Deutschland muss illegale Beihilfen von den großen Stromverbrauchern zurückfordern
Netzentgeltbefreiung 2012-2013
29.06.2018 Wie die Europäische Kommission Ende Mai 2018 mitteilte, verstoßen die Befreiung von Netzentgelten, die in Deutschland bestimmten großen Stromverbrauchern in den Jahren 2012 und 2013 gewährt worden war, gegen die EU-Beihilferegeln. Es gebe keine Gründe dafür, diese Verbraucher von der Zahlung der Netzentgelte zu befreien. Deutschland hat die illegalen Beihilfen zurückzufordern.
Von 2011 bis 2013 konnten stromintensive Unternehmen mit einem Jahresverbrauch von mehr als 10 Gigawattstunden und sehr konstantem Stromverbrauch nach § 19 Abs. 2 S. 2 Strom-NEV vollständig von den Netzentgelten befreit werden. Wie die EU-Kommission mitteilt, ersparten sich die Nutzer 2012 Schätzungen zufolge 300 Mio. EUR an Netzentgelten. Gegen diese 100%ige Befreiung gingen nach ihrer Einführung 2011 mehrere Drittbeschwerden bei der Europäischen Kommission ein.
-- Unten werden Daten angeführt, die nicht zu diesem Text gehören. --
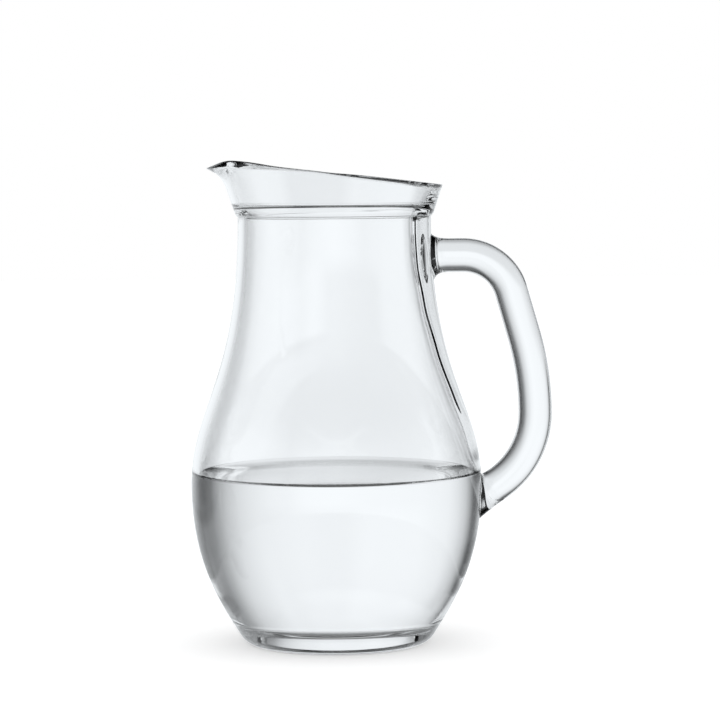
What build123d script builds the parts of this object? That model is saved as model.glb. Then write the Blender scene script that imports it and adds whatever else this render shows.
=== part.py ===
# A one-litre glass water jug with a slanted pouring mouth, a solid glass handle and its water.
# The axis of the vessel is Z, the jug stands on Z = 0, the handle points to +X and the
# spout to -X. All sizes are in millimetres, and the jug is the same on both sides of Y = 0.
import os
from math import cos, radians, sin, tan

from build123d import *

# Vessel outline, measured on the outside of the glass
foot_radius = 37.0
heel_angle = 64.0
heel_pull = 11.0
heel_round = 6.0
belly_radius = 58.15
belly_height = 63.7
belly_pull_below = 36.8
belly_pull_above = 32.3
neck_radius = 38.5
neck_pull = 66.0
neck_height = 171.0

# Glass thickness, the floor and the hollow pressed into the underside
wall = 3.0
floor_thickness = 8.0
floor_crown = 1.2
floor_round = 3.0
underside_radius = 29.0
underside_rise = 2.6

# Collar above the neck: a step, then an even flare drawn out into a pouring lip
collar_step = 0.7
collar_flare = 18.5
collar_ledge = 4.7
ledge_step = 0.4
rim_wall = 2.4
rim_bevel = 0.6
lip_half_angle = 28.0
lip_overhang = 4.8
lip_curl = 4.0

# Heights of the slanted rim above the top of the neck, from the handle round to the lip
rim_back_rise = 12.4
rim_middle_rise = 17.8
lip_root_rise = 21.2
lip_crest_rise = 23.4
lip_tip_rise = 19.0
lip_root_reach = 26.0
lip_crest_reach = 40.0

# Handle: a solid oval bar drawn from the neck down to the belly
bar_depth = 13.5
bar_width = 12.4
handle_top_height = 155.0
handle_reach = 79.8
grip_height = 92.0
grip_radius = 112.0
grip_lean = 16.0
upper_bend_radius = 20.0
lower_bend_radius = 34.9
lower_approach = 57.0
pad_depth = 20.5
pad_width = 17.0
pad_reach = 5.0
pad_spread = 0.22
pad_sink = 1.6

# Water
water_height = 68.3
water_gap = 0.05

# Points along the offset outlines, and heights at which the collar is cut
outline_steps = 6
collar_steps = 5


def at(reach, height):
    """A point in the plane of symmetry."""
    return Vector(reach, 0, height)


def vessel_curves():
    """The two outer curves, foot to belly and belly to neck."""
    foot = at(foot_radius, 0)
    heel = at(foot_radius + heel_pull * cos(radians(heel_angle)), heel_pull * sin(radians(heel_angle)))
    belly = at(belly_radius, belly_height)
    below = Bezier(foot, heel, at(belly_radius, belly_height - belly_pull_below), belly)
    above = Bezier(
        belly,
        at(belly_radius, belly_height + belly_pull_above),
        at(neck_radius, neck_height - neck_pull),
        at(neck_radius, neck_height),
    )
    return below, above


def inset_point(curve, share, inset):
    """The point that lies an inset inside the glass, square to the outer curve."""
    along = curve % share
    return curve @ share + Vector(-along.Z, 0, along.X) * inset


def share_at_height(curve, height, inset):
    """Where along a rising curve the inset outline passes a height."""
    low, high = 0.0, 1.0
    for halving in range(40):
        middle = (low + high) / 2
        if inset_point(curve, middle, inset).Z < height:
            low = middle
        else:
            high = middle
    return high


def outer_radius(height):
    """Outer radius of the vessel at a height below the collar."""
    below, above = vessel_curves()
    curve = below if height < belly_height else above
    return inset_point(curve, share_at_height(curve, height, 0), 0).X


def turned(outline):
    """The solid that a closed outline in the plane of symmetry sweeps round the axis."""
    return revolve(make_face(outline), Axis.Z)


def vessel_form():
    """The vessel up to the top of the neck, as if it were solid glass."""
    below, above = vessel_curves()
    crown = at(0, underside_rise)
    outline = Curve() + [
        TangentArc(crown, at(underside_radius, 0), tangent=(1, 0, 0)),
        Line(at(underside_radius, 0), at(foot_radius, 0)),
        below,
        above,
        Line(at(neck_radius, neck_height), at(0, neck_height)),
        Line(at(0, neck_height), crown),
    ]
    form = turned(outline)
    foot_edge = form.edges().filter_by(GeomType.CIRCLE).filter_by(
        lambda edge: abs(edge.radius - foot_radius) < 0.01
    )
    return fillet(foot_edge, heel_round)


def cavity_form(inset):
    """The space inside the wall, drawn in by an inset, up to the ledge inside the collar."""
    below, above = vessel_curves()
    floor_height = floor_thickness + inset - wall
    start = share_at_height(below, floor_height, inset)
    low_points = [
        inset_point(below, start + (1 - start) * step / outline_steps, inset)
        for step in range(outline_steps + 1)
    ]
    high_points = [
        inset_point(above, step / outline_steps, inset) for step in range(outline_steps + 1)
    ]
    floor_edge = low_points[0]
    bore = high_points[-1].X
    top_height = neck_height + collar_ledge
    floor_middle = at(0, floor_height + floor_crown)
    outline = Curve() + [
        TangentArc(floor_middle, floor_edge, tangent=(1, 0, 0)),
        Spline(*low_points, tangents=[below % start, at(0, 1)]),
        Spline(*high_points, tangents=[at(0, 1), at(0, 1)]),
        Line(at(bore, neck_height), at(bore, top_height)),
        Line(at(bore, top_height), at(0, top_height)),
        Line(at(0, top_height), floor_middle),
    ]
    form = turned(outline)
    floor_ring = form.edges().filter_by(GeomType.CIRCLE).filter_by(
        lambda edge: abs(edge.radius - floor_edge.X) < 0.01
    )
    return fillet(floor_ring, floor_round)


def collar_radius(rise):
    """Outer radius of the round part of the collar, at a height above the neck."""
    return neck_radius + collar_step + rise * tan(radians(collar_flare))


def lip_reach(rise):
    """How far the outside of the pouring lip stands out, at a height above the neck."""
    return collar_radius(rise) + lip_overhang * (rise / lip_tip_rise) ** lip_curl


def collar_wall(rise):
    """Thickness of the collar: it starts a small step outside the bore and thins to the rim."""
    ledge_wall = collar_radius(collar_ledge) - (neck_radius - wall) - ledge_step
    share = (rise - collar_ledge) / (rim_back_rise - collar_ledge)
    share = min(max(share, 0), 1)
    return ledge_wall + (rim_wall - ledge_wall) * (2 * share - share**2)


def mouth_section(rise, inset):
    """A level cut through the collar: round, with a beak drawn out on the lip side."""
    radius = collar_radius(rise) - inset
    reach = lip_reach(rise) - inset
    height = neck_height + rise
    half_angle = radians(lip_half_angle)
    pull = 4 / 3 * tan(half_angle / 4) * radius
    back = Vector(radius, 0, height)
    tip = Vector(-reach, 0, height)
    edges = []
    for side in (1, -1):
        root = Vector(-radius * cos(half_angle), side * radius * sin(half_angle), height)
        along = Vector(-sin(half_angle), -side * cos(half_angle), 0)
        quarter = Vector(0, side * radius, height)
        edges.append(ThreePointArc(back, quarter, root))
        edges.append(Bezier(root, root + along * pull, tip + Vector(0, side * pull, 0), tip))
    return make_face(Curve() + edges)


def collar_stock(first_rise, inset_at):
    """The collar as a solid up to above the rim, drawn in by an inset at each height."""
    stock_top = lip_crest_rise + rim_wall
    rises = [
        first_rise + (stock_top - first_rise) * step / collar_steps for step in range(collar_steps + 1)
    ]
    return loft([mouth_section(rise, inset_at(rise)) for rise in rises])


def rim_cutter():
    """Everything above the slanted rim, seen from the side and run through along Y."""
    clear = lip_reach(lip_crest_rise + rim_wall) + rim_wall
    top = neck_height + lip_crest_rise + 4 * rim_wall
    back_reach = collar_radius(rim_back_rise)
    tip_reach = lip_reach(lip_tip_rise)
    back_slope = (rim_middle_rise - rim_back_rise) / back_reach
    back_point = at(clear, neck_height + rim_back_rise - back_slope * (clear - back_reach))
    tip_slope = (lip_crest_rise - lip_tip_rise) / (tip_reach - lip_crest_reach)
    far_tip = at(-clear, neck_height + lip_tip_rise - 1.5 * tip_slope * (clear - tip_reach))
    rim_line = Spline(
        back_point,
        at(back_reach, neck_height + rim_back_rise),
        at(0, neck_height + rim_middle_rise),
        at(-lip_root_reach, neck_height + lip_root_rise),
        at(-lip_crest_reach, neck_height + lip_crest_rise),
        at(-tip_reach, neck_height + lip_tip_rise),
        far_tip,
    )
    above = Polyline(far_tip, at(-clear, top), at(clear, top), back_point)
    return extrude(make_face(Curve() + [rim_line, above]), clear, dir=(0, 1, 0), both=True)


def make_glass_body(form, cavity):
    """The blown vessel: solid form, collar and lip, hollowed out and cut at the rim."""
    outside = form + collar_stock(0, lambda rise: 0)
    inside = cavity + collar_stock(collar_ledge, collar_wall)
    body = outside - inside - rim_cutter()
    lowest_rim = neck_height + rim_back_rise - rim_wall
    rim_edges = [
        edge
        for edge in body.edges()
        if edge.bounding_box().min.Z > lowest_rim and edge.length > 2 * rim_wall
    ]
    return chamfer(rim_edges, min(rim_bevel, rim_wall / 3))


def bar_section(plane, depth, width):
    """An oval cut through the handle bar, its depth in the plane of symmetry."""
    return plane * Ellipse(width / 2, depth / 2)


def handle_path():
    """The middle line of the bar: a line, a bend, a straight grip, its swell and the lower bend."""
    lean = radians(grip_lean)
    approach = radians(lower_approach)
    swell_middle = at(handle_reach - grip_radius, grip_height)
    swell_top = swell_middle + at(cos(lean), sin(lean)) * grip_radius
    grip_middle = at(handle_reach, grip_height)
    bend_drop = upper_bend_radius * (1 - sin(lean))
    bend_height = handle_top_height - bend_drop
    bend_end = at(swell_top.X - (bend_height - swell_top.Z) * tan(lean), bend_height)
    bend_start = at(bend_end.X - upper_bend_radius * cos(lean), handle_top_height)
    lower_middle = at(handle_reach - lower_bend_radius, grip_height)
    lower_end = lower_middle + at(cos(approach), -sin(approach)) * lower_bend_radius
    return bend_start, bend_end, swell_top, grip_middle, lower_end


def pad_form(first_plane, root_height, wall_reach, tilt):
    """A flared foot that spreads from the end of the bar on to the wall of the vessel."""
    middle = at(wall_reach, root_height)
    halfway = first_plane.origin * 0.5 + middle * 0.5
    turn = Vector(cos(radians(tilt / 2)), 0, sin(radians(tilt / 2)))
    halfway_plane = Plane(halfway, x_dir=(0, 1, 0), z_dir=turn)
    wall_plane = Plane(middle, x_dir=(0, 1, 0), z_dir=(1, 0, 0))
    halfway_depth = bar_depth + (pad_depth - bar_depth) * pad_spread
    halfway_width = bar_width + (pad_width - bar_width) * pad_spread
    return loft(
        [
            bar_section(first_plane, bar_depth, bar_width),
            bar_section(halfway_plane, halfway_depth, halfway_width),
            bar_section(wall_plane, pad_depth, pad_width),
        ]
    )


def make_glass_handle(form):
    """The handle bar and its two flared pads, seated on the outside of the vessel."""
    bend_start, bend_end, swell_top, grip_middle, lower_end = handle_path()
    upper_seat = outer_radius(handle_top_height)
    upper_root = at(upper_seat + pad_reach, handle_top_height)
    path = Curve() + [
        Line(upper_root, bend_start),
        TangentArc(bend_start, bend_end, tangent=(1, 0, 0)),
        Line(bend_end, swell_top),
        TangentArc(swell_top, grip_middle, tangent=swell_top - bend_end),
        TangentArc(grip_middle, lower_end, tangent=(0, 0, -1)),
    ]
    inward = Vector(-sin(radians(lower_approach)), 0, -cos(radians(lower_approach)))
    upper_plane = Plane(upper_root, x_dir=(0, 1, 0), z_dir=(1, 0, 0))
    lower_plane = Plane(lower_end, x_dir=(0, 1, 0), z_dir=inward * -1)
    bar = sweep(bar_section(upper_plane, bar_depth, bar_width), path=Wire(path.edges()))
    lower_height = lower_end.Z - (lower_end.X - belly_radius) / tan(radians(lower_approach))
    upper_pad = pad_form(upper_plane, handle_top_height, upper_seat - pad_sink, 0)
    lower_wall = outer_radius(lower_height) - pad_sink
    lower_pad = pad_form(lower_plane, lower_height, lower_wall, 90 - lower_approach)
    return bar + upper_pad + lower_pad - form


def make_water():
    """The water: the space inside the glass, drawn in by the gap and cut at its level."""
    above = neck_height + lip_crest_rise - water_height
    emptied = extrude(Plane.XY.offset(water_height) * Circle(belly_radius), above)
    return cavity_form(wall + water_gap) - emptied


form = vessel_form()
pieces = {
    "glass_body": make_glass_body(form, cavity_form(wall)),
    "glass_handle": make_glass_handle(form),
    "water": make_water(),
}
os.makedirs("parts", exist_ok=True)
for name, piece in pieces.items():
    export_step(piece, f"parts/{name}.step")
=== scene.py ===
# A one-litre glass water jug, half full: blown body with a drawn-out lip, solid glass handle, water
import bisect
import math

import bmesh
import bpy
from mathutils import Matrix, Vector
from mathutils.geometry import interpolate_bezier


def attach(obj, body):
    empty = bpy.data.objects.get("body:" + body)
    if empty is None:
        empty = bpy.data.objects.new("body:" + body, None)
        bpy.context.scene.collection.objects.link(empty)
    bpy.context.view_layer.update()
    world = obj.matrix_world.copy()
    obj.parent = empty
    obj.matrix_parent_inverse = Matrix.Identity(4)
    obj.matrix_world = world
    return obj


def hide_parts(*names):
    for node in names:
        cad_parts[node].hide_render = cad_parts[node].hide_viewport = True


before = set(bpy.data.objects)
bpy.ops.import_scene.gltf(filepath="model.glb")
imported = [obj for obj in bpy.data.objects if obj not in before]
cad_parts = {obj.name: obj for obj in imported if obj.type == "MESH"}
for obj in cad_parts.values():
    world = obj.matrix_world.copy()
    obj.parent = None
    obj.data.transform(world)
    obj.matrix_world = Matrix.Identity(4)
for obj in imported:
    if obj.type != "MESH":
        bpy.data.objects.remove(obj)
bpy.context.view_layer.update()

scene = bpy.context.scene
print("frame loaded")

# shapes are worked out in millimetres and dictionaries give angles in degrees
metresPerMillimetre = 0.001
mergeDistance = 0.0005


# Shared helpers

def point(reach, height):
    # in the plane of symmetry, millimetres
    return Vector((reach, 0, height))


def curvePoints(corners, steps):
    return interpolate_bezier(*corners, steps + 1)


def bend(start, corner, end, steps):
    # a rounded corner between two points, near to a quarter circle
    roundShare = 0.55
    return interpolate_bezier(start, start.lerp(corner, roundShare), end.lerp(corner, roundShare), end,
                              steps + 1)


def insetPoints(points, inset):
    # the same line, moved square to itself towards the axis
    moved = []
    for index, here in enumerate(points):
        along = points[min(index + 1, len(points) - 1)] - points[max(index - 1, 0)]
        along.normalize()
        moved.append(here + Vector((-along.z, 0, along.x)) * inset)
    return moved


def smooth(share):
    share = min(max(share, 0), 1)
    return share * share * (3 - 2 * share)


def spinProfile(bm, profile, segments):
    # turns a profile that starts and ends on the axis into a closed shell
    verts = [bm.verts.new(p) for p in profile]
    edges = [bm.edges.new(pair) for pair in zip(verts, verts[1:])]
    bmesh.ops.spin(bm, geom=verts + edges, cent=(0, 0, 0), axis=(0, 0, 1), dvec=(0, 0, 0),
                   angle=2 * math.pi, steps=segments, use_merge=True, use_duplicate=False)
    bmesh.ops.remove_doubles(bm, verts=bm.verts, dist=mergeDistance)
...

Die in den Jahren 2012 und 2013 gewährte vollständige Befreiung stelle eine staatliche Beihilfe für die befreiten Stromverbraucher dar, da die Kosten aus der § 19 StromNEV-Umlage - also aus staatlichen Mitteln - gedeckt wurden. Die Stromendverbraucher seien nach deutschem Recht verpflichtet, diese Umlage zu zahlen und der deutsche Staat übe die Kontrolle über die Mittel aus. Selbst bei konstantem Stromverbrauch gebe es keine objektive Rechtfertigung für eine vollständige Befreiung von Stromverbrauchern von Netzentgelten. Alle Verbraucher sollten für die Kosten aufkommen, die sie dem Netz verursachen. Große Stromverbraucher mit konstanter Abnahme verursachen ebenfalls Netzkosten und nutzen Netzdienste. Die Kosten dafür müssen laut Kommission von ihnen getragen werden. EU-Wettbewerbskommissarin Margrethe Vestager erklärte hierzu, wenn bestimmte große Stromverbraucher von diesen Entgelten befreit werden, stelle dies eine unfaire Bevorteilung dar. Zudem werde die Last für die übrigen Verbraucher erhöht.
Nach Angaben der Kommission wies Deutschland jedoch nach, dass die Großverbraucher und Abnehmer mit konstantem Verbrauch in den Jahren 2012 und 2013 aufgrund ihres konstanten und vorhersehbaren Verbrauchs geringere Kosten verursachten als andere Verbraucher. Dies rechtfertigt angesichts der vorherrschenden Marktbedingungen eine teilweise Verringerung der Netzentgelte für diese beiden Jahre. Jetzt müsse Deutschland nach der im Beschluss der Kommission festgelegten Methode für jeden Begünstigten der Befreiung die Höhe der von ihm in den Jahren 2012 und 2013 verursachten Netzkosten ermitteln. Sobald alle Fragen im Zusammenhang mit dem Schutz vertraulicher Daten geklärt seien, werde die nichtvertrauliche Fassung des Beschlusses über das Beihilfenregister auf der Website der GD Wettbewerb unter der Nummer SA.34045 zugänglich gemacht.
In einem weiteren Schritt ist die Bundesrepublik nun verpflichtet, die illegalen Beihilfen von den einzelnen Begünstigten zurückzufordern. Die Bundesregierung teilte in ihrer Presseerklärung vom 28.05.2018 mit, zugunsten der betroffenen Unternehmen die höchstmögliche Begrenzung der Rückforderungssumme erreicht zu haben. Der konkrete Rückforderungsbetrag sei im Einzelfall zu bestimmen und abhängig vom Verbrauchsverhalten, von der Höhe des jeweiligen Netzentgeltes und vor allem davon, wie viel Netzentgelte die Unternehmen hypothetisch nach dem sog. physikalischen Pfad hätten zahlen müssen.
Die Befreiung im Jahr 2011 ist, wie die Kommission mitteilt, hingegen nicht als staatliche Beihilfe anzusehen, weil die Kosten von den Netzbetreibern selbst getragen wurden. Die Befreiung wurde somit nicht vom Staat finanziert. 2014 schaffte Deutschland die Befreiung (§ 19 Abs. 2 der StromNEV) ab. Seitdem können Verbraucher mit konstantem Verbrauch beantragen, dass ihnen individuelle Netzentgelte auf der Grundlage der Kosten, die sie jeweils für das Netz verursachen, berechnet werden. Diese neue Regelung war nicht Gegenstand der Untersuchung der Kommission.